With the 19th century we have, instead, a conception of the body and disciplinary techniques modelled on the steam engine, its productivity calculated in terms of input and output, and efficiency becoming the key word. Under this regime, the disciplining of the body was accomplished through dietary restrictions and the calculation of the calories that a working body would need. The climax, in this context, was the Nazi table that specified what calories each type of worker needed. The enemy here was the dispersion of energy, entropy, waste, disorder. In the US, the history of this new political economy began in the 1880s, with the attack on the saloon and the remolding of family life with at its centre the full-time housewife, conceived as an anti-entropic device, always on call, ready to restore the meal consumed, the bodies sullied after the bath, the dress repaired and torn again.
In our time, models for the body are the computer and the genetic code, crafting a dematerialised, disaggregated body, imagined as a conglomerate of cells and genes, each with their own programme, unconcerned with the rest and the good of the body as a whole. Such is the theory of the “selfish gene” – the idea that the body is made of individualistic cells and genes all pursuing their programme, a perfect metaphor of the neoliberal conception of life, where market dominance turns against not only group solidarity but solidarity within ourselves. Consistently, the body disintegrates into an assemblage of selfish genes, each striving to achieve its selfish goals, indifferent to the interest of the rest.
To the extent that we internalise this view, we internalise the most profound experience of self-alienation, as we confront not only a great beast that does not obey our orders but also a host of micro-enemies that are planted right into our own body, ready to attack us at any moment. Industries have been built on the fears that this conception of the body generates, putting us at the mercy of forces that we do not control.
Inevitably, if we internalise this view, we do not taste good to ourselves. In fact, our body scares us, and we do not listen to it. We do not hear what it wants but join the assault on it with all the weapons that medicine can offer: radiation, colonoscopy, mammography, all arms in a long battle against the body, with us joining in the assault rather than taking our body out of the line of fire. In this way, we are prepared to accept a world that transforms body parts into commodities for a market and view our body as a repository of diseases: the body as plague, the body as source of epidemics, the body without reason.
Our struggle then must begin with the reappropriation of our body, the revaluation and rediscovery of its capacity for resistance, and expansion and celebration of its powers, individual and collective.
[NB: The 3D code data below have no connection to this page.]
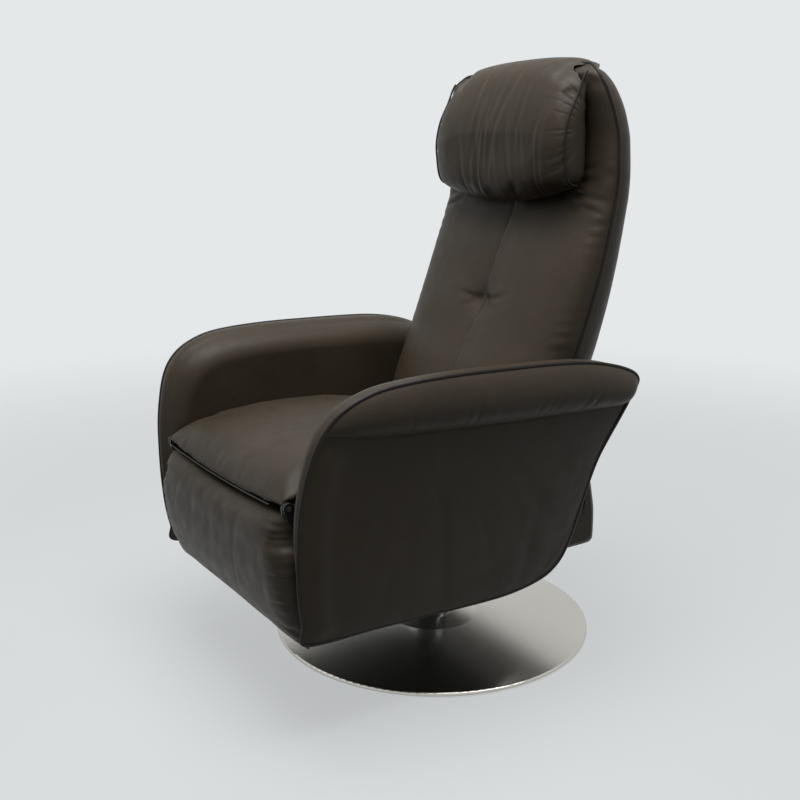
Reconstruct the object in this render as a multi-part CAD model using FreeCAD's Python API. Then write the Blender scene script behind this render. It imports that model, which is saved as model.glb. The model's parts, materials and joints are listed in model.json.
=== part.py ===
"""Swivel relax recliner on a round steel plate base, in millimetres.

The origin is on the floor at the swivel axis. +Z is up, the sitter faces -Y and the sitter's
left arm is at +X. The chair is at rest: upright, with the footrest folded under the seat.
"""
import FreeCAD, Part
import os
from math import cos, pi, sin, sqrt, radians

Vector = FreeCAD.Vector

# Overall sizes
base_radius = 318.0
seat_half_width = 240.8
back_half_width = seat_half_width + 4.2
arm_front_y = -458.0
arm_top_z = 597.0

# Base
plate_gap = 3.0
plate_rim = 5.0
plate_rise = 20.0
cover_sheet = 2.0
column_radius = 32.0
column_wall = 4.0
column_top = 118.0
spindle_radius = 15.0
spindle_top = 166.0
flange_radius = 75.0
flange_thick = 8.0
base_bolts = 6
base_bolt_circle = 55.0
bolt_radius = 4.0

# Swivel head and seat frame
running_gap = 0.05
housing_wall = 9.0
washer_thick = 3.0
mount_plate = 8.0
mount_half = 130.0
chassis_x = 100.0
chassis_half = 15.0
chassis_high = 30.0
cross_half = 20.0
cross_high = 25.0
rail_thick = 4.0
rail_inner = seat_half_width - 4.3
seat_board_z = 345.0
board_half = seat_half_width - 11.8
corner_x = board_half - 2.0

# Moving axes, as (y, z)
footrest_axis = (-448.0, 400.0)
footrest_arm = (58.0, -108.0)
linkage_span = (203.0, -84.0)
back_axis = (115.0, 385.0)
spring_seat_pin = (-65.0, 290.0)
spring_back_pin = (180.0, 335.0)
head_axis = (209.0, 855.0)
lever_axis = (-190.0, 300.0)

# Small parts
pin_radius = 4.0
link_thick = 6.0
link_gap = 1.0
crank_x = 140.0
shaft_radius = 10.0
pivot_tube_radius = 11.0
open_pivot_gap = 0.5
soft_gap = 0.6

# Arms
arm_inner = seat_half_width + 2.2
arm_board_inner = seat_half_width + 12.2
arm_board_thick = 12.0
arm_outer_bottom = seat_half_width + 34.2
arm_board_top = 472.0


def side(x):
    """Places a (y, z) point on the plane at x."""
    return lambda y, z: Vector(x, y, z)


def front(y):
    """Places an (x, z) point on the plane at y."""
    return lambda x, z: Vector(x, y, z)


def plan(z):
    """Places an (x, y) point on the plane at z."""
    return lambda x, y: Vector(x, y, z)


def outline(points, place):
    """A closed wire through the points. One marked "via" makes its stretch an arc."""
    edges = []
    ring = points + [points[0]]
    start = place(ring[0][0], ring[0][1])
    via = None
    for point in ring[1:]:
        here = place(point[0], point[1])
        if len(point) == 3:
            via = here
            continue
        if via is None:
            edges.append(Part.makeLine(start, here))
        else:
            edges.append(Part.Arc(start, via, here).toShape())
        start = here
        via = None
    return Part.Wire(edges)


def slab(points, place, along):
    """The outline filled and pushed along a vector."""
    return Part.Face(outline(points, place)).extrude(along)


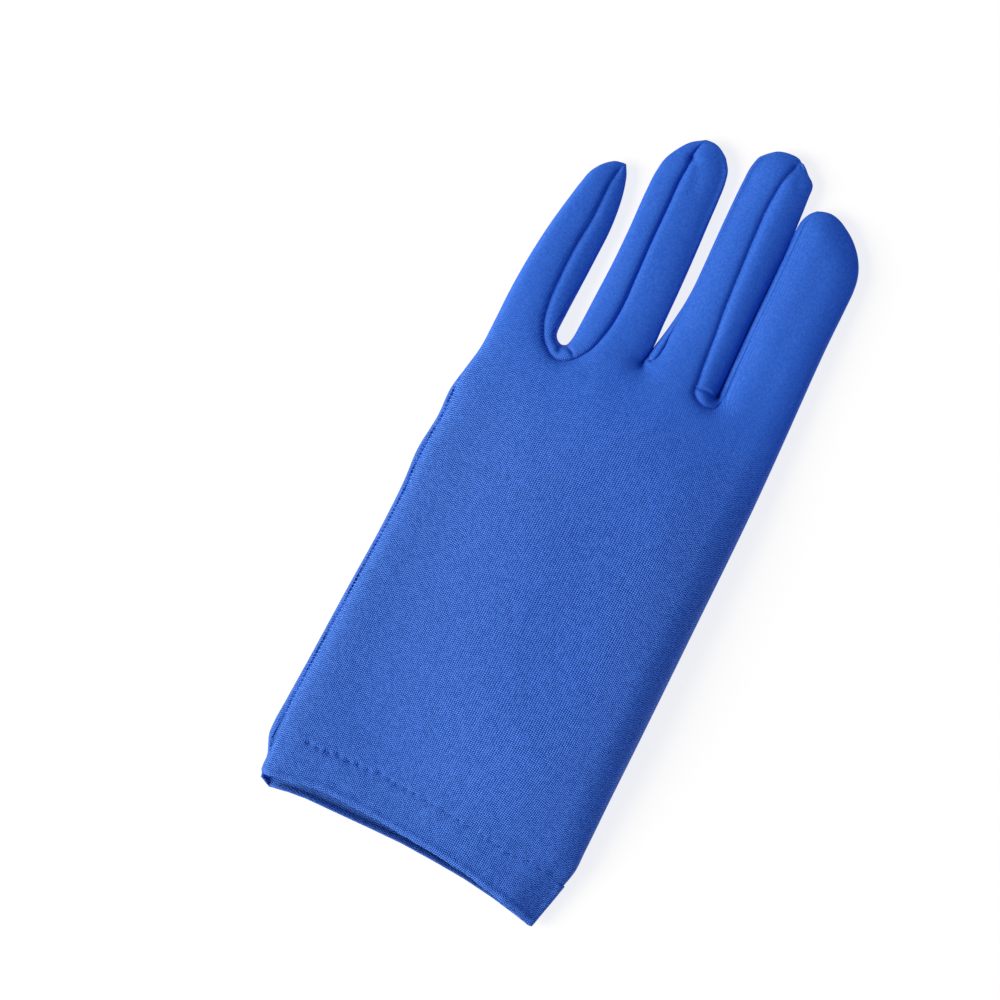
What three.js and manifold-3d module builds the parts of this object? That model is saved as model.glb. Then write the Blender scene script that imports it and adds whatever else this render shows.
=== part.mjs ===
// Wrist length dress glove of knitted stretch cloth, for the left hand, lying flat with its back up.
// Millimetres. X runs across the hand to the index side, Y from the hem to the fingertips, Z up.
// The thumb is folded flat beneath the palm, and the palm is lifted over it.

import * as THREE from "three";
import { mergeVertices } from "three/addons/utils/BufferGeometryUtils.js";
import Module from "manifold-3d";

const wasm = await Module();
wasm.setup();

// Cloth
const clothWall = 1;
const hemWall = 2;
const hemDepth = 11.5;
const seamGap = 0.3;

// Lengths, the hand from its lowest corner to the crotch beside the little finger, the fingers from there
const handLength = 149.2;
const littleLength = 53.3;
const ringLength = 69.9;
const middleLength = 77;
const indexLength = 67.2;

// Widths at the finger roots, which add up to the width of the hand there
const littleWidth = 17.4;
const ringWidth = 21;
const middleWidth = 21.3;
const indexWidth = 21.8;
const littleRingGap = 4.7;
const ringMiddleGap = 0.9;
const middleIndexGap = 0.9;

// Heights of the crotches over the lowest one
const littleRingRise = 2;
const ringMiddleRise = 6;
const middleIndexRise = 6.4;
const indexSideRise = 1;

// Thickness of the lying glove, and how its edges round off
const gloveThickness = 8.4;
const edgeHeight = 3;
const edgeRound = 9.5;

// Thumb, folded beneath the palm, leaning from its root to the middle of the hand
const thumbLength = 72;
const thumbWidth = 22;
const thumbThickness = 6.5;
const thumbLean = 15;
const thumbRootAcross = 22;
const thumbRootAlong = 62;
const thumbHoleLength = 26;
const thumbHoleWidth = 13;
const thumbRoofMargin = 3;
const palmSlope = 11;
const backSlope = 34;

// How far the seam runs below a crotch, and the height at which the back's seams pass to the palm's
const webDepth = 4.5;
const seamChange = edgeHeight + 0.4;

// Mesh fineness
const fingerColumns = 7;
const handRows = 14;
const lipSteps = 4;
const thumbSides = 24;

const handWidth =
  littleWidth + ringWidth + middleWidth + indexWidth + littleRingGap + ringMiddleGap + middleIndexGap;
const handHalf = handWidth / 2;

// Outline of the hand. Columns: share of the hand length, bulge of the little finger side, bulge of the
// index side, both as shares of the hand width.
const handOutline = [
  [0, -0.004, -0.01],
  [0.034, 0.01, 0.002],
  [0.07, 0.018, 0.014],
  [0.105, 0.038, 0.03],
  [0.135, 0.039, 0.033],
  [0.27, 0.033, 0.031],
  [0.4, 0.027, 0.028],
  [0.54, 0.02, 0.024],
  [0.63, 0.02, 0.021],
  [0.7, 0.03, 0.019],
  [0.78, 0.02, 0.017],
  [0.83, 0.025, 0.015],
  [0.87, 0.015, 0.012],
  [0.94, -0.001, 0.007],
  [1, 0, 0],
];

// Edge of the hem. Columns: share across from the little finger side, height of the palm's edge, height of
// the back's edge, both as shares of the hem depth.
const hemEdge = [
  [0, 0.25, 0.25],
  [0.04, 0.07, 0.37],
  [0.1, 0.18, 0.43],
  [0.28, 0.28, 0.61],
  [0.5, 0.34, 0.54],
  [0.74, 0.27, 0.41],
  [0.85, 0.17, 0.24],
  [0.96, 0.05, 0.06],
  [1, 0, 0],
];

// Outlines of the fingers above their roots. Columns: left edge's share of the length, its inset, right
// edge's share of the length, its inset. Insets are shares of the finger's width, from its root edges.
const fingers = [
  {
    name: "little",
    length: littleLength,
    width: littleWidth,
    outline: [
      [0.18, 0.01, 0.18, 0],
      [0.35, 0.03, 0.35, -0.01],
      [0.52, 0.09, 0.52, -0.01],
      [0.68, 0.16, 0.68, 0],
      [0.8, 0.23, 0.8, 0.04],
      [0.88, 0.29, 0.89, 0.08],
      [0.94, 0.39, 0.95, 0.15],
      [0.98, 0.53, 0.985, 0.21],
      [1, 0.64, 1, 0.25],
    ],
  },
  {
    name: "ring",
    length: ringLength,
    width: ringWidth,
    outline: [
      [0.2, 0, 0.22, 0],
      [0.37, 0.01, 0.37, 0.02],
      [0.51, 0, 0.51, 0.04],
      [0.655, -0.03, 0.655, 0.075],
      [0.78, -0.04, 0.78, 0.105],
      [0.86, 0, 0.86, 0.135],
      [0.92, 0.1, 0.92, 0.18],
      [0.96, 0.2, 0.96, 0.26],
      [0.985, 0.31, 0.985, 0.365],
      [1, 0.41, 1, 0.46],
    ],
  },
  {
    name: "middle",
    length: middleLength,
    width: middleWidth,
    outline: [
      [0.21, 0.02, 0.21, 0],
      [0.33, 0.07, 0.33, 0.02],
      [0.45, 0.08, 0.45, 0.042],
      [0.57, 0.055, 0.57, 0.047],
      [0.69, 0.037, 0.68, 0.055],
      [0.8, 0.027, 0.79, 0.07],
      [0.89, 0.023, 0.87, 0.105],
      [0.945, 0.08, 0.925, 0.125],
      [0.97, 0.18, 0.945, 0.19],
      [0.988, 0.27, 0.965, 0.28],
      [1, 0.41, 0.985, 0.38],
    ],
  },
  {
    name: "index",
    length: indexLength,
    width: indexWidth,
    outline: [
      [0.235, 0, 0.2, 0.02],
      [0.38, -0.027, 0.36, 0.045],
      [0.53, -0.046, 0.52, 0.065],
      [0.68, -0.05, 0.67, 0.075],
      [0.8, -0.06, 0.77, 0.085],
      [0.87, -0.073, 0.83, 0.13],
      [0.92, -0.078, 0.88, 0.215],
      [0.95, -0.06, 0.92, 0.31],
      [0.975, 0.005, 0.955, 0.44],
      [0.99, 0.08, 0.98, 0.57],
      [1, 0.2, 0.995, 0.68],
    ],
  },
];

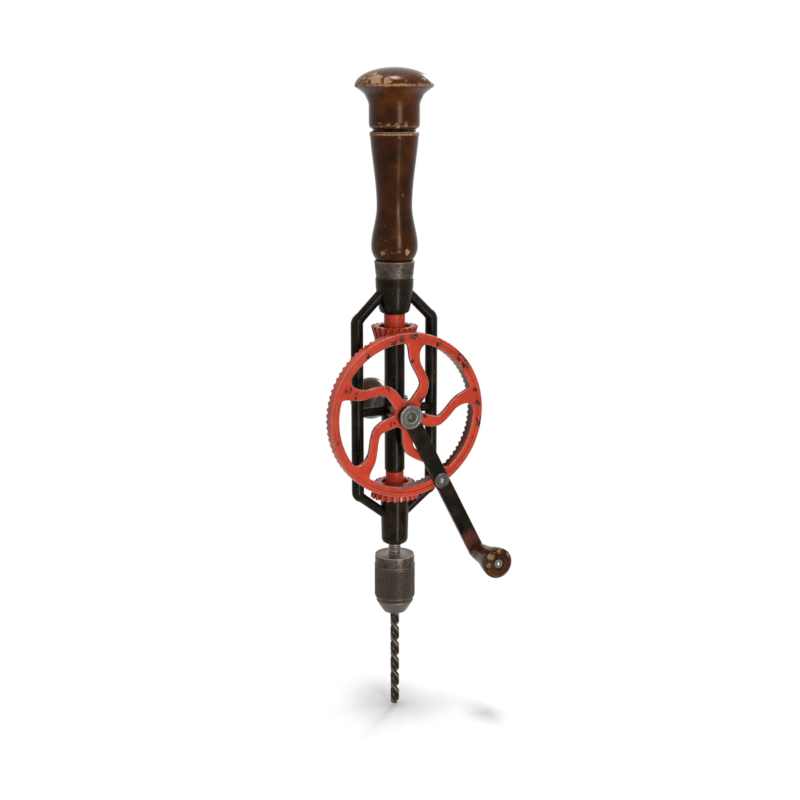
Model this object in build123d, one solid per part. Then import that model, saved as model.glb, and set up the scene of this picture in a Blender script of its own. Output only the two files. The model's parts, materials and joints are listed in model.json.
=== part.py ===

Dance is central to this reappropriation. In essence, the act of dancing is an exploration and invention of what a body can do: of its capacities, its languages, its articulations of the strivings of our being. I have come to believe that there is a philosophy in dancing, for dance mimics the processes by which we relate to the world, connect with other bodies, transform ourselves and the space around us. From dance we learn that matter is not stupid, it is not blind, it is not mechanical but has its rhythms, its language, and it is self-activated and self-organising. Our bodies have reasons that we need to learn, rediscover, reinvent. We need to listen to their language as the path to our health and healing, as we need to listen to the language and rhythms of the natural world as the path to the health and healing of the Earth. Since the power to be affected and to effect, to be moved and to move, a capacity that is indestructible, exhausted only with death, is constitutive of the body, there is an immanent politics residing in it: the capacity to transform itself, others, and change the world.